→ Task goal
The data below is to be returned in full and exactly.

— BEGIN Collected data —

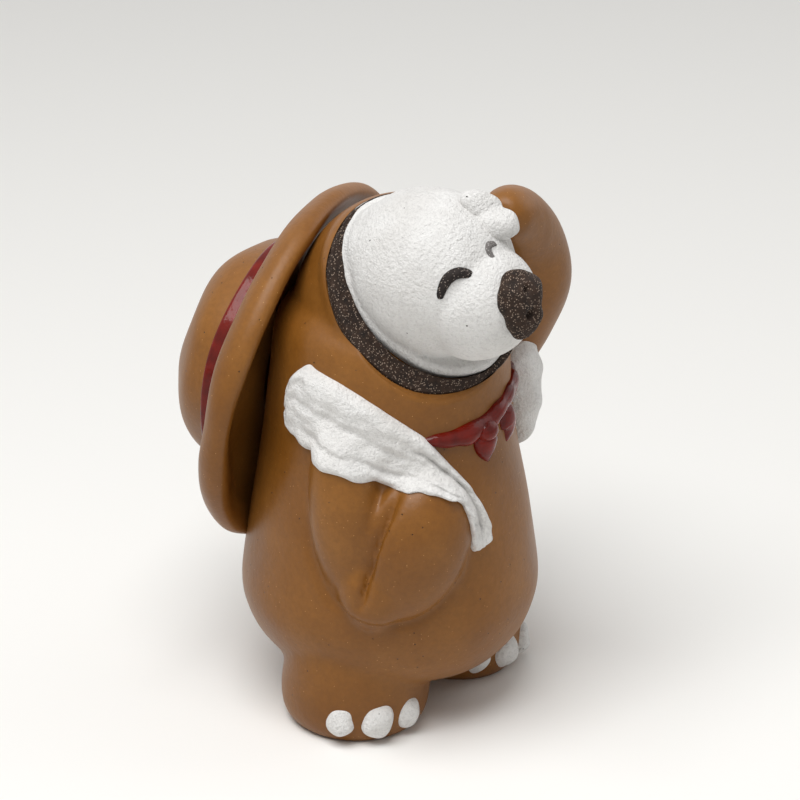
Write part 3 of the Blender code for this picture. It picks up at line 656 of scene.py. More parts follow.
RAISED_PATH = [(Vector(row[:3]), row[3]) for row in smooth_through([(*p, r) for p, r in RAISED_ARM], 4)]


def outside_torso(point):
    """Signed distance from the torso and head, less than zero inside."""
    flat = Vector((point.x - AXIS.x, point.y - AXIS.y)).length
    to_torso = flat - torso_radius(point.z) if point.z < NECK_HEIGHT else math.inf
    return min(to_torso, (point - HEAD_CENTRE).length - HEAD_RADIUS)


def outside_leg(point, side):
    """Signed distance from a leg, taken as an upright drum with a rounded top edge."""
    centre, radius = LEGS[side]
    flat = Vector((point.x - centre.x, point.y - centre.y)).length
    return math.hypot(max(flat - 0.94 * radius, 0.0), max(point.z - 0.8 * LEG_HEIGHT, 0.0)) - 0.06 * radius


def outside_ball(point, place, radii):
    """Signed distance from an egg, near enough close to its skin."""
    local = place.inverted() @ point
    near = Vector([local[k] / radii[k] for k in range(3)]).length
    slope = Vector([local[k] / radii[k] ** 2 for k in range(3)]).length
    return near * (near - 1.0) / slope if slope else -min(radii)


def outside_raised_arm(point):
    """Signed distance from the raised arm."""
    return min((point - spot).length - radius for spot, radius in RAISED_PATH)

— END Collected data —

→ Result for this exercise
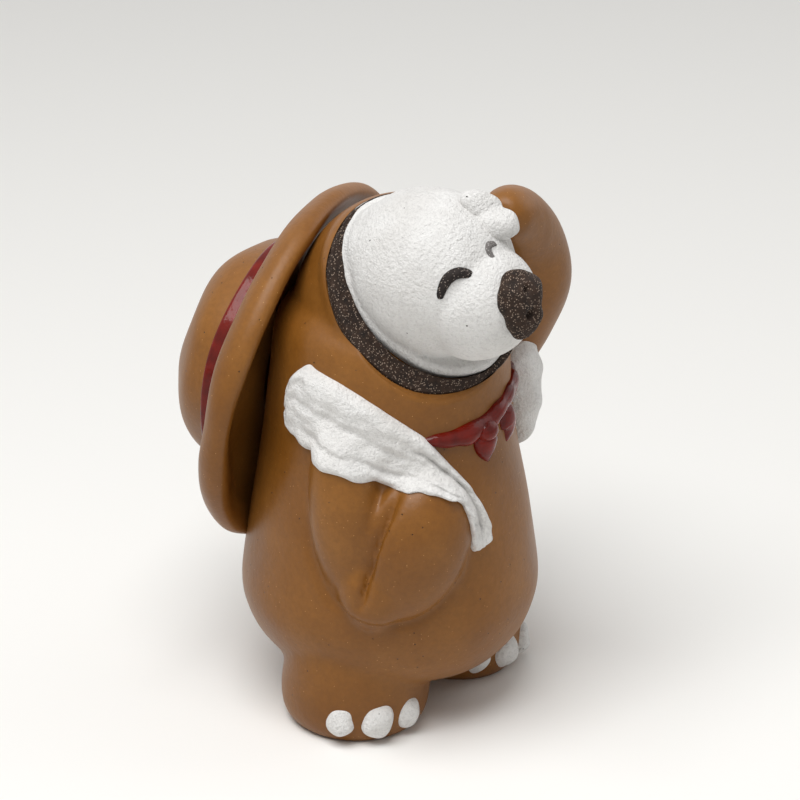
Write part 3 of the Blender code for this picture. It picks up at line 656 of scene.py. More parts follow.
RAISED_PATH = [(Vector(row[:3]), row[3]) for row in smooth_through([(*p, r) for p, r in RAISED_ARM], 4)]


def outside_torso(point):
    """Signed distance from the torso and head, less than zero inside."""
    flat = Vector((point.x - AXIS.x, point.y - AXIS.y)).length
    to_torso = flat - torso_radius(point.z) if point.z < NECK_HEIGHT else math.inf
    return min(to_torso, (point - HEAD_CENTRE).length - HEAD_RADIUS)


def outside_leg(point, side):
    """Signed distance from a leg, taken as an upright drum with a rounded top edge."""
    centre, radius = LEGS[side]
    flat = Vector((point.x - centre.x, point.y - centre.y)).length
    return math.hypot(max(flat - 0.94 * radius, 0.0), max(point.z - 0.8 * LEG_HEIGHT, 0.0)) - 0.06 * radius


def outside_ball(point, place, radii):
    """Signed distance from an egg, near enough close to its skin."""
    local = place.inverted() @ point
    near = Vector([local[k] / radii[k] for k in range(3)]).length
    slope = Vector([local[k] / radii[k] ** 2 for k in range(3)]).length
    return near * (near - 1.0) / slope if slope else -min(radii)


def outside_raised_arm(point):
    """Signed distance from the raised arm."""
    return min((point - spot).length - radius for spot, radius in RAISED_PATH)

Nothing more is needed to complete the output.